-- Begin --

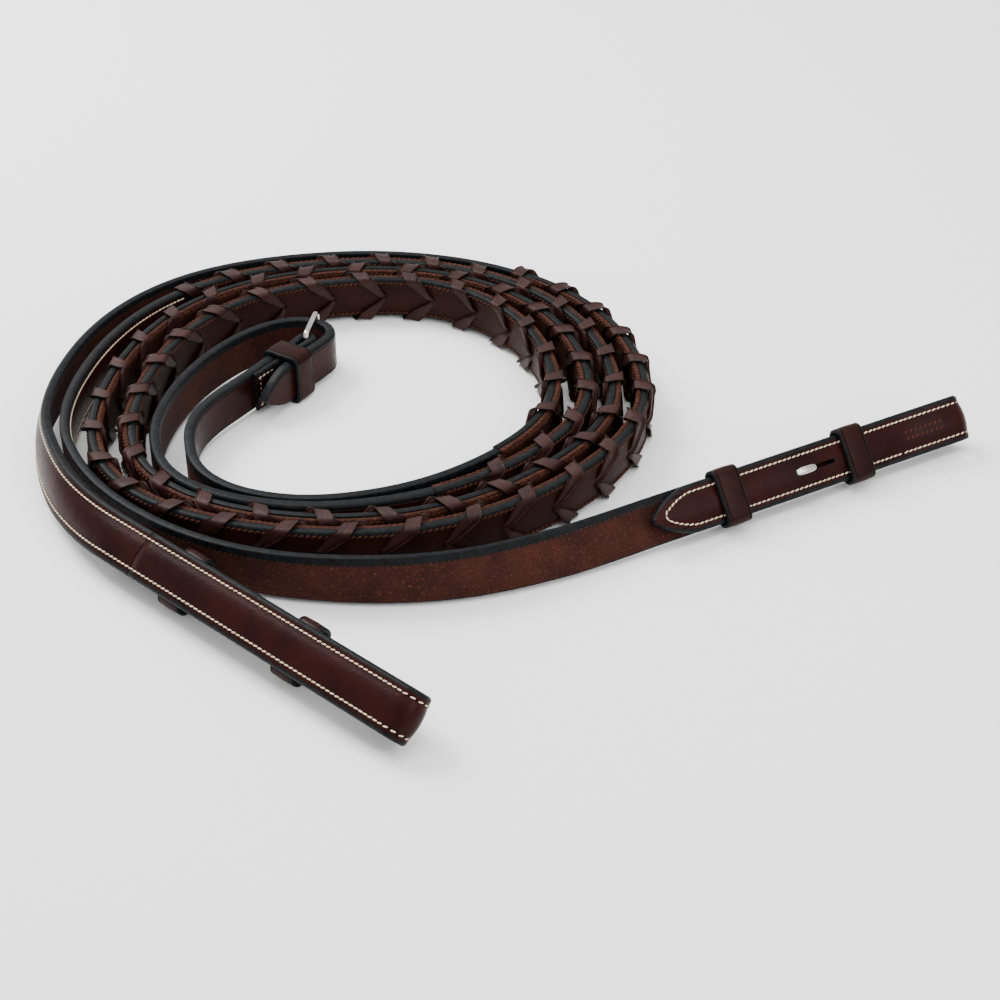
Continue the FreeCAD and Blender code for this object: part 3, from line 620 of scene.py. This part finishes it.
# Lacing --------------------------------------------------------------------------------------
laceShape = {"wide": 4.9, "thick": 1.15, "pitch": 20.0, "rise": 7.3, "steps": 9, "turnSteps": 9,
             "hugAt": 8.5, "hug": 0.67}


def lacingPiece(rein):
    first, last = rein.settings["laced"]
    slits = np.arange(first + laceShape["pitch"] / 2, last - laceShape["rise"] - 2, laceShape["pitch"])
    half = (gripShape["grainThick"] + gripShape["liningThick"]) / 2
    raised = half + laceShape["thick"] / 2 - 0.1
    edge = gripShape["width"] / 2
    steps = laceShape["steps"]
    # One leg: from the slit out to the edge, round it as half an ellipse, and in to the slit before.
    outShare = np.linspace(0, 1, steps)
    turn = np.linspace(0, math.pi, laceShape["turnSteps"] + 2)[1:-1]
    aside = np.concatenate((0.5 + outShare * (edge - 0.9), edge - 0.3 + 1.55 * np.sin(turn),
                            (0.5 + outShare * (edge - 0.9))[::-1]))
    plunge = np.clip(outShare / 0.25, 0, 1)
    face = half - 0.5 + (raised - half + 0.5) * np.sqrt(plunge)
    depth = np.concatenate((face, raised * np.cos(turn), -face[::-1]))
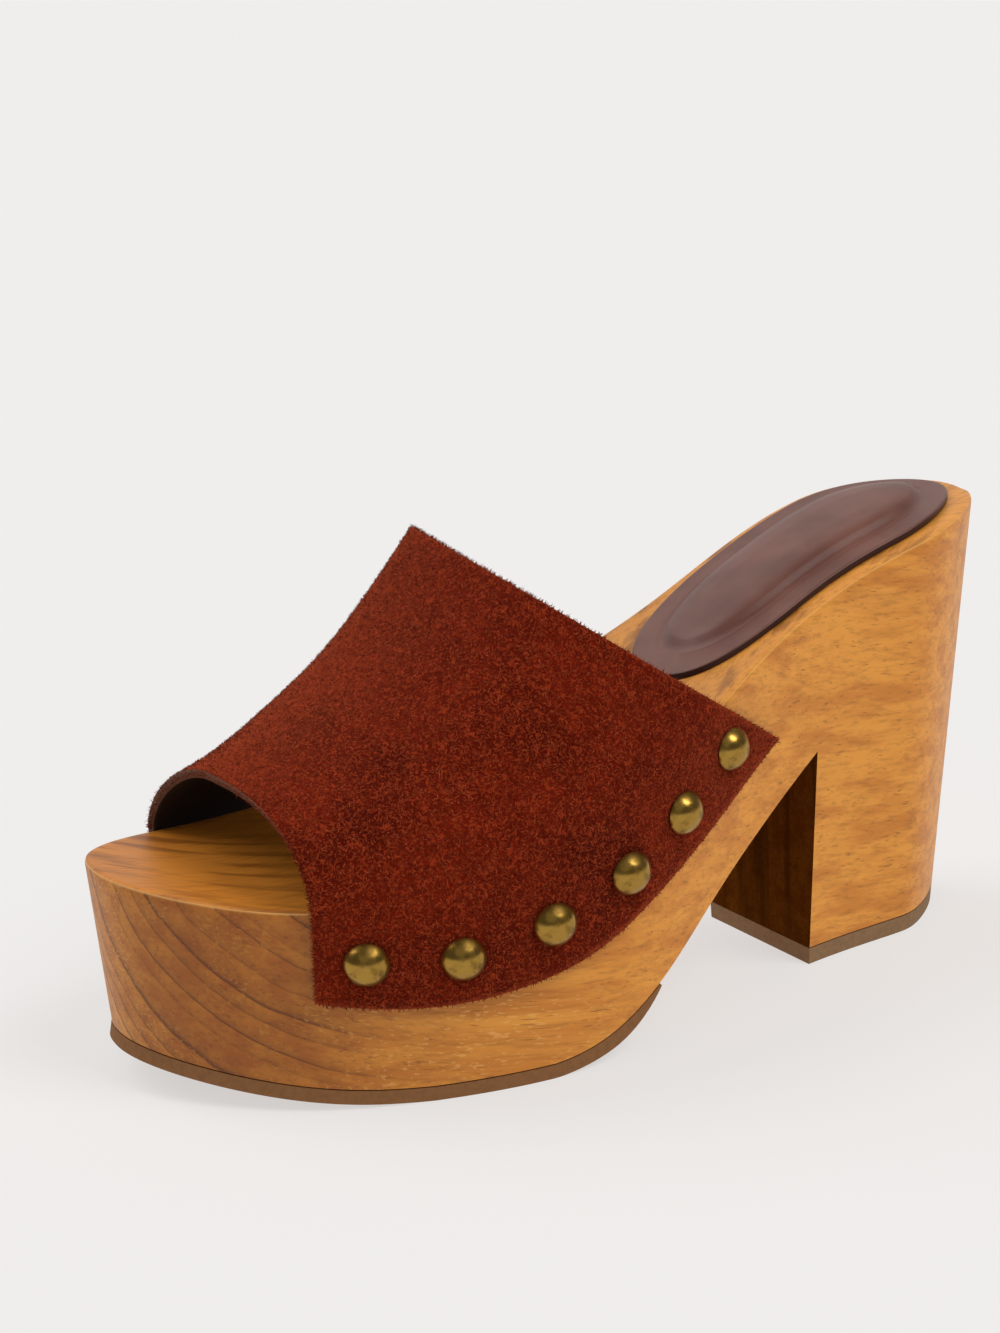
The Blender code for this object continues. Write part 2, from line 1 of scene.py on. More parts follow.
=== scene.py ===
"""The look of the platform clog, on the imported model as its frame: grained wood, napped suede with a dark
lining, domed brass nails, a padded leather seat and rubber soles, under soft studio light.

Frame: metres, +Z up, toe towards -Y, the outer (lateral) side towards +X. Along the shoe, `t` is the
distance from the back of the heel towards the toe.
"""

import math

import bmesh
import bpy
import numpy as np
from mathutils import Matrix, Vector, noise


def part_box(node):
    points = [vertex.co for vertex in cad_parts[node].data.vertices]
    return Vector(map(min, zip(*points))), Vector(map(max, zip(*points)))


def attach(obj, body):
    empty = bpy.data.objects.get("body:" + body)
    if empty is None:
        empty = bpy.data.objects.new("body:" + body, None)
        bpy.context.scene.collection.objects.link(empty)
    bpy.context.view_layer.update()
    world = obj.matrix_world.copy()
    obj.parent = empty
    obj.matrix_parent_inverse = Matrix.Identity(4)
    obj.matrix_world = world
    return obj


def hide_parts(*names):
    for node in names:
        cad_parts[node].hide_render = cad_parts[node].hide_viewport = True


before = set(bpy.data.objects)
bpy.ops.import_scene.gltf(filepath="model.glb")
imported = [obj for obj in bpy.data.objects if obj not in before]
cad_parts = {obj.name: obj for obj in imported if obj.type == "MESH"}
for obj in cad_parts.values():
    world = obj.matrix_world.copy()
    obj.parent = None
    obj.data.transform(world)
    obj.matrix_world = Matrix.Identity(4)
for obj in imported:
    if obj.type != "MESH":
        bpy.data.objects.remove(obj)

# Camera, fitted to the photograph
VIEW_AZIMUTH = 65.27
VIEW_ELEVATION = 15.67
VIEW_ROLL = -4.02
VIEW_DISTANCE = 0.6083
VIEW_TARGET = (-0.0363, 0.0, 0.0712)
VIEW_LENS = 65.9
VIEW_SENSOR_WIDTH = 36.0
VIEW_NEAREST = 0.01

# Floor, and the room that reflections see: dim on the camera's side, bright behind the shoe
# ROOM_FADE: cosines of the angle from its bright middle, where it starts and ends to brighten
FLOOR_REACH = 8.0
FLOOR_COLOUR = (0.27, 0.266, 0.262, 1.0)
FLOOR_GLOW = (0.593, 0.582, 0.572, 1.0)
BACKDROP_COLOUR = (0.868, 0.853, 0.838, 1.0)
WORLD_COLOUR = (1.0, 0.99, 0.975, 1.0)
WORLD_STRENGTH = 0.38
ROOM_NEAR = 0.14
ROOM_FAR = 0.72
ROOM_FAR_ELEVATION = 10
ROOM_FADE = (0.3, 0.95)

# Lights: azimuth from the toe's side round to the outer side, elevation above the floor, width in the sky
LIGHTS = [
    {"name": "key", "azimuth": 125, "elevation": 50, "strength": 1.35, "softness": 30},
    {"name": "top", "azimuth": 315, "elevation": 50, "strength": 1.20, "softness": 45},
    {"name": "front", "azimuth": 60, "elevation": 40, "strength": 0.12, "softness": 50},
]

# Colours, linear
WOOD_LIGHT = (0.78, 0.315, 0.040, 1.0)
WOOD_MID = (0.60, 0.205, 0.022, 1.0)
WOOD_TOP = (0.80, 0.330, 0.055, 1.0)
# Painted highlight along the rounded top edge
WOOD_EDGE_HIGHLIGHT = (0.90, 0.52, 0.18, 1.0)
WOOD_DARK = (0.20, 0.062, 0.006, 1.0)
WOOD_FLECK = (0.88, 0.46, 0.12, 1.0)
# End grain's darker tone together with painted shade on the walls that face the toe
WOOD_END_GRAIN_AND_SHADE = (0.55, 0.42, 0.20, 1.0)
WOOD_FORE = (0.94, 0.93, 0.92, 1.0)
# Painted shade on the top of the forefoot
WOOD_TOP_FORE_SHADE = (0.80, 0.68, 0.46, 1.0)
# Painted shade on the heel's front face, and the dark grain streaks within that painted shade
WOOD_BREAST_SHADE = (0.16, 0.13, 0.12, 1.0)
SHADED_BREAST_STREAK = (0.030, 0.010, 0.002, 1.0)
SUEDE_DARK = (0.070, 0.0038, 0.0007, 1.0)
SUEDE_MID = (0.160, 0.0100, 0.0018, 1.0)
# Light tone of the suede's marks, also used for a painted sheen at grazing angles
SUEDE_LIGHT_AND_SHEEN = (0.330, 0.040, 0.010, 1.0)
SUEDE_SHEEN = (0.8, 0.26, 0.13, 1.0)
NAP_DARK = (0.10, 0.0065, 0.0012, 1.0)
NAP_LIGHT = (0.42, 0.075, 0.022, 1.0)
LINING_COLOUR = (0.018, 0.010, 0.008, 1.0)
RAW_EDGE_COLOUR = (0.17, 0.080, 0.050, 1.0)
OUTSOLE_COLOUR = (0.245, 0.110, 0.042, 1.0)
LIFT_COLOUR = (0.26, 0.150, 0.075, 1.0)
PAD_LIGHT = (0.185, 0.071, 0.049, 1.0)
PAD_DARK = (0.130, 0.044, 0.030, 1.0)
PAD_EDGE = (0.040, 0.013, 0.009, 1.0)
BRASS_CLEAN = (0.38, 0.22, 0.044, 1.0)
BRASS_DARK = (0.19, 0.11, 0.022, 1.0)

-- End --

## [TASK INSTRUCTIONS]
Reproduce every record above exactly as it appears.

## [EXERCISE ANSWER]
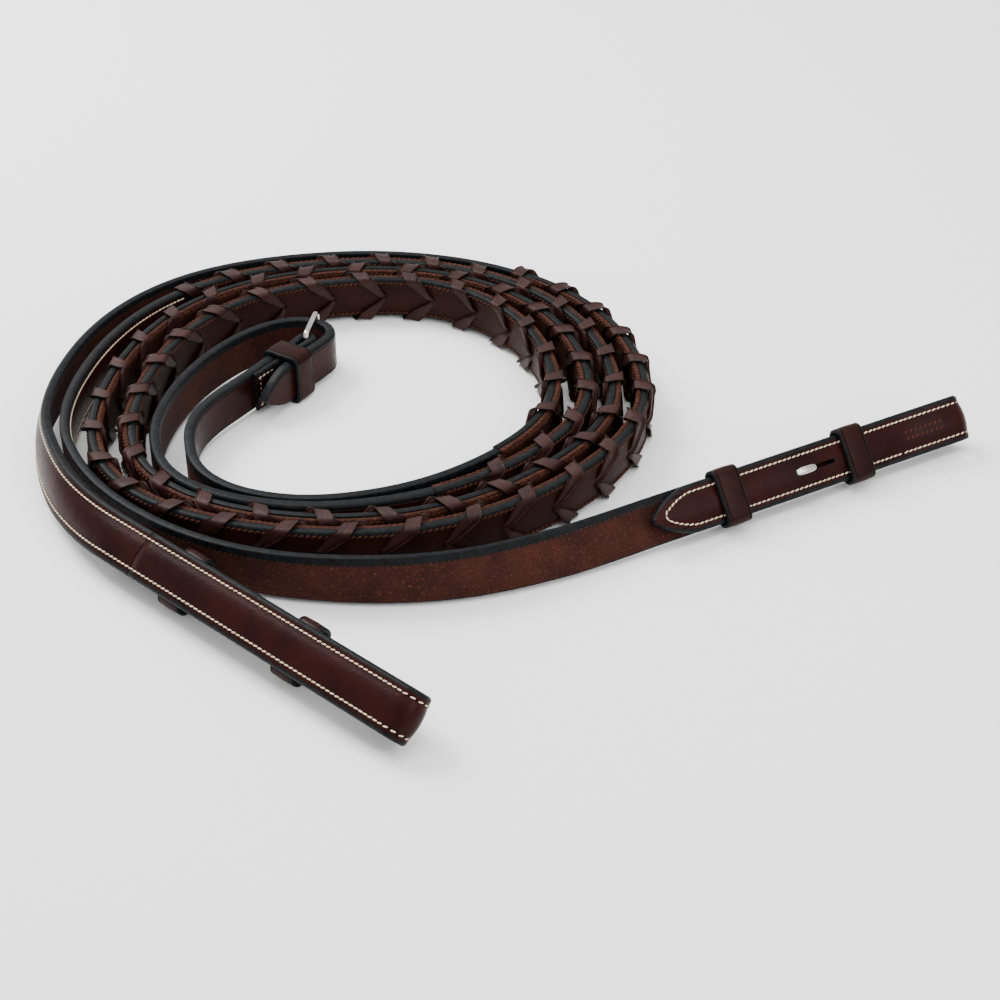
Continue the FreeCAD and Blender code for this object: part 3, from line 620 of scene.py. This part finishes it.
# Lacing --------------------------------------------------------------------------------------
laceShape = {"wide": 4.9, "thick": 1.15, "pitch": 20.0, "rise": 7.3, "steps": 9, "turnSteps": 9,
             "hugAt": 8.5, "hug": 0.67}


def lacingPiece(rein):
    first, last = rein.settings["laced"]
    slits = np.arange(first + laceShape["pitch"] / 2, last - laceShape["rise"] - 2, laceShape["pitch"])
    half = (gripShape["grainThick"] + gripShape["liningThick"]) / 2
    raised = half + laceShape["thick"] / 2 - 0.1
    edge = gripShape["width"] / 2
    steps = laceShape["steps"]
    # One leg: from the slit out to the edge, round it as half an ellipse, and in to the slit before.
    outShare = np.linspace(0, 1, steps)
    turn = np.linspace(0, math.pi, laceShape["turnSteps"] + 2)[1:-1]
    aside = np.concatenate((0.5 + outShare * (edge - 0.9), edge - 0.3 + 1.55 * np.sin(turn),
                            (0.5 + outShare * (edge - 0.9))[::-1]))
    plunge = np.clip(outShare / 0.25, 0, 1)
    face = half - 0.5 + (raised - half + 0.5) * np.sqrt(plunge)
    depth = np.concatenate((face, raised * np.cos(turn), -face[::-1]))
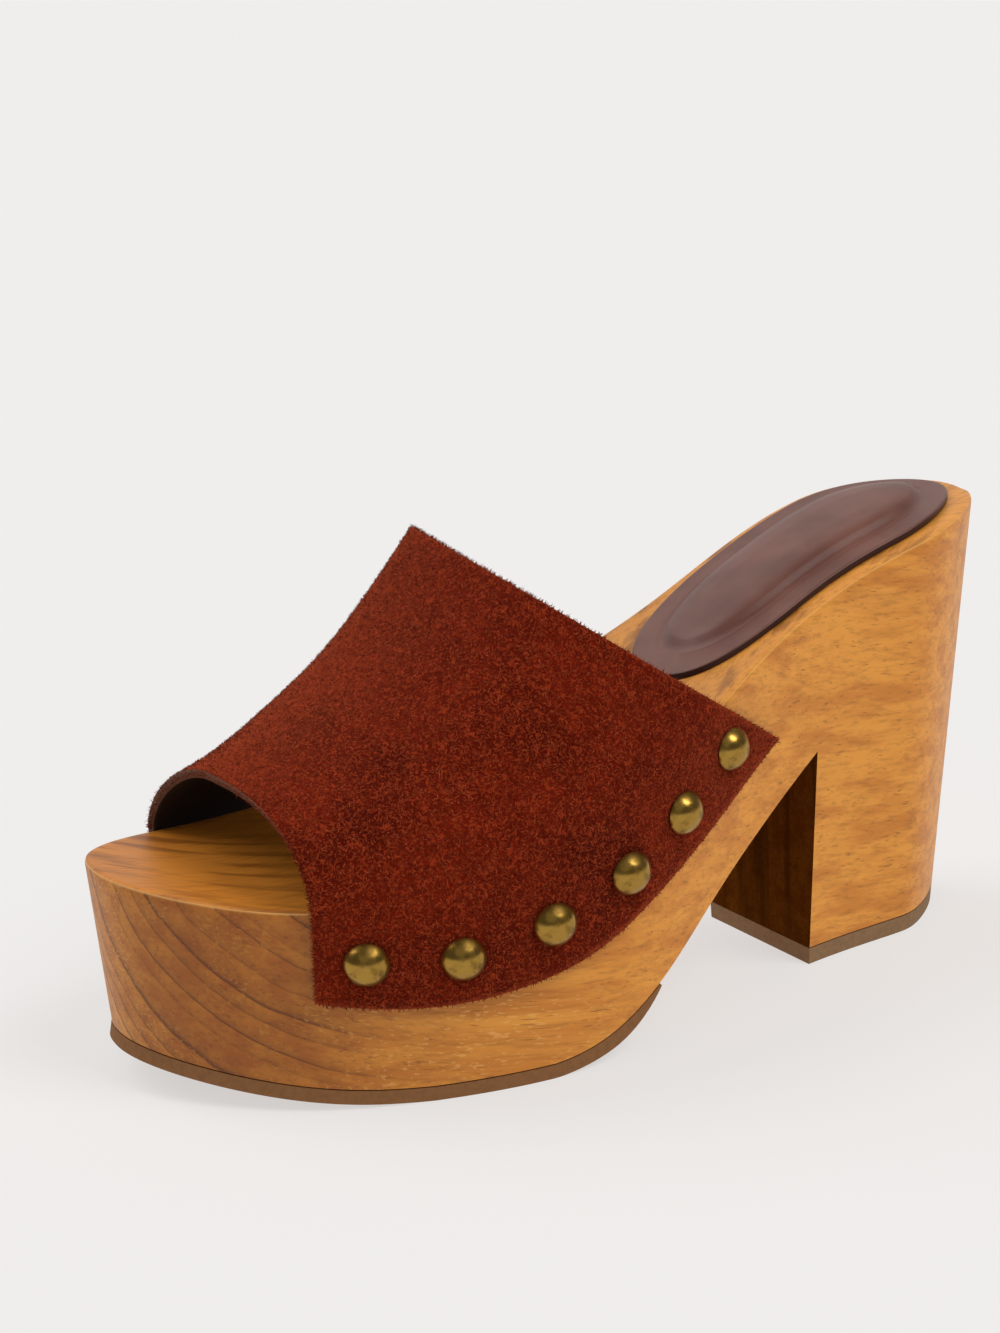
The Blender code for this object continues. Write part 2, from line 1 of scene.py on. More parts follow.
=== scene.py ===
"""The look of the platform clog, on the imported model as its frame: grained wood, napped suede with a dark
lining, domed brass nails, a padded leather seat and rubber soles, under soft studio light.

Frame: metres, +Z up, toe towards -Y, the outer (lateral) side towards +X. Along the shoe, `t` is the
distance from the back of the heel towards the toe.
"""

import math

import bmesh
import bpy
import numpy as np
from mathutils import Matrix, Vector, noise


def part_box(node):
    points = [vertex.co for vertex in cad_parts[node].data.vertices]
    return Vector(map(min, zip(*points))), Vector(map(max, zip(*points)))


def attach(obj, body):
    empty = bpy.data.objects.get("body:" + body)
    if empty is None:
        empty = bpy.data.objects.new("body:" + body, None)
        bpy.context.scene.collection.objects.link(empty)
    bpy.context.view_layer.update()
    world = obj.matrix_world.copy()
    obj.parent = empty
    obj.matrix_parent_inverse = Matrix.Identity(4)
    obj.matrix_world = world
    return obj


def hide_parts(*names):
    for node in names:
        cad_parts[node].hide_render = cad_parts[node].hide_viewport = True


before = set(bpy.data.objects)
bpy.ops.import_scene.gltf(filepath="model.glb")
imported = [obj for obj in bpy.data.objects if obj not in before]
cad_parts = {obj.name: obj for obj in imported if obj.type == "MESH"}
for obj in cad_parts.values():
    world = obj.matrix_world.copy()
    obj.parent = None
    obj.data.transform(world)
    obj.matrix_world = Matrix.Identity(4)
for obj in imported:
    if obj.type != "MESH":
        bpy.data.objects.remove(obj)

# Camera, fitted to the photograph
VIEW_AZIMUTH = 65.27
VIEW_ELEVATION = 15.67
VIEW_ROLL = -4.02
VIEW_DISTANCE = 0.6083
VIEW_TARGET = (-0.0363, 0.0, 0.0712)
VIEW_LENS = 65.9
VIEW_SENSOR_WIDTH = 36.0
VIEW_NEAREST = 0.01

# Floor, and the room that reflections see: dim on the camera's side, bright behind the shoe
# ROOM_FADE: cosines of the angle from its bright middle, where it starts and ends to brighten
FLOOR_REACH = 8.0
FLOOR_COLOUR = (0.27, 0.266, 0.262, 1.0)
FLOOR_GLOW = (0.593, 0.582, 0.572, 1.0)
BACKDROP_COLOUR = (0.868, 0.853, 0.838, 1.0)
WORLD_COLOUR = (1.0, 0.99, 0.975, 1.0)
WORLD_STRENGTH = 0.38
ROOM_NEAR = 0.14
ROOM_FAR = 0.72
ROOM_FAR_ELEVATION = 10
ROOM_FADE = (0.3, 0.95)

# Lights: azimuth from the toe's side round to the outer side, elevation above the floor, width in the sky
LIGHTS = [
    {"name": "key", "azimuth": 125, "elevation": 50, "strength": 1.35, "softness": 30},
    {"name": "top", "azimuth": 315, "elevation": 50, "strength": 1.20, "softness": 45},
    {"name": "front", "azimuth": 60, "elevation": 40, "strength": 0.12, "softness": 50},
]

# Colours, linear
WOOD_LIGHT = (0.78, 0.315, 0.040, 1.0)
WOOD_MID = (0.60, 0.205, 0.022, 1.0)
WOOD_TOP = (0.80, 0.330, 0.055, 1.0)
# Painted highlight along the rounded top edge
WOOD_EDGE_HIGHLIGHT = (0.90, 0.52, 0.18, 1.0)
WOOD_DARK = (0.20, 0.062, 0.006, 1.0)
WOOD_FLECK = (0.88, 0.46, 0.12, 1.0)
# End grain's darker tone together with painted shade on the walls that face the toe
WOOD_END_GRAIN_AND_SHADE = (0.55, 0.42, 0.20, 1.0)
WOOD_FORE = (0.94, 0.93, 0.92, 1.0)
# Painted shade on the top of the forefoot
WOOD_TOP_FORE_SHADE = (0.80, 0.68, 0.46, 1.0)
# Painted shade on the heel's front face, and the dark grain streaks within that painted shade
WOOD_BREAST_SHADE = (0.16, 0.13, 0.12, 1.0)
SHADED_BREAST_STREAK = (0.030, 0.010, 0.002, 1.0)
SUEDE_DARK = (0.070, 0.0038, 0.0007, 1.0)
SUEDE_MID = (0.160, 0.0100, 0.0018, 1.0)
# Light tone of the suede's marks, also used for a painted sheen at grazing angles
SUEDE_LIGHT_AND_SHEEN = (0.330, 0.040, 0.010, 1.0)
SUEDE_SHEEN = (0.8, 0.26, 0.13, 1.0)
NAP_DARK = (0.10, 0.0065, 0.0012, 1.0)
NAP_LIGHT = (0.42, 0.075, 0.022, 1.0)
LINING_COLOUR = (0.018, 0.010, 0.008, 1.0)
RAW_EDGE_COLOUR = (0.17, 0.080, 0.050, 1.0)
OUTSOLE_COLOUR = (0.245, 0.110, 0.042, 1.0)
LIFT_COLOUR = (0.26, 0.150, 0.075, 1.0)
PAD_LIGHT = (0.185, 0.071, 0.049, 1.0)
PAD_DARK = (0.130, 0.044, 0.030, 1.0)
PAD_EDGE = (0.040, 0.013, 0.009, 1.0)
BRASS_CLEAN = (0.38, 0.22, 0.044, 1.0)
BRASS_DARK = (0.19, 0.11, 0.022, 1.0)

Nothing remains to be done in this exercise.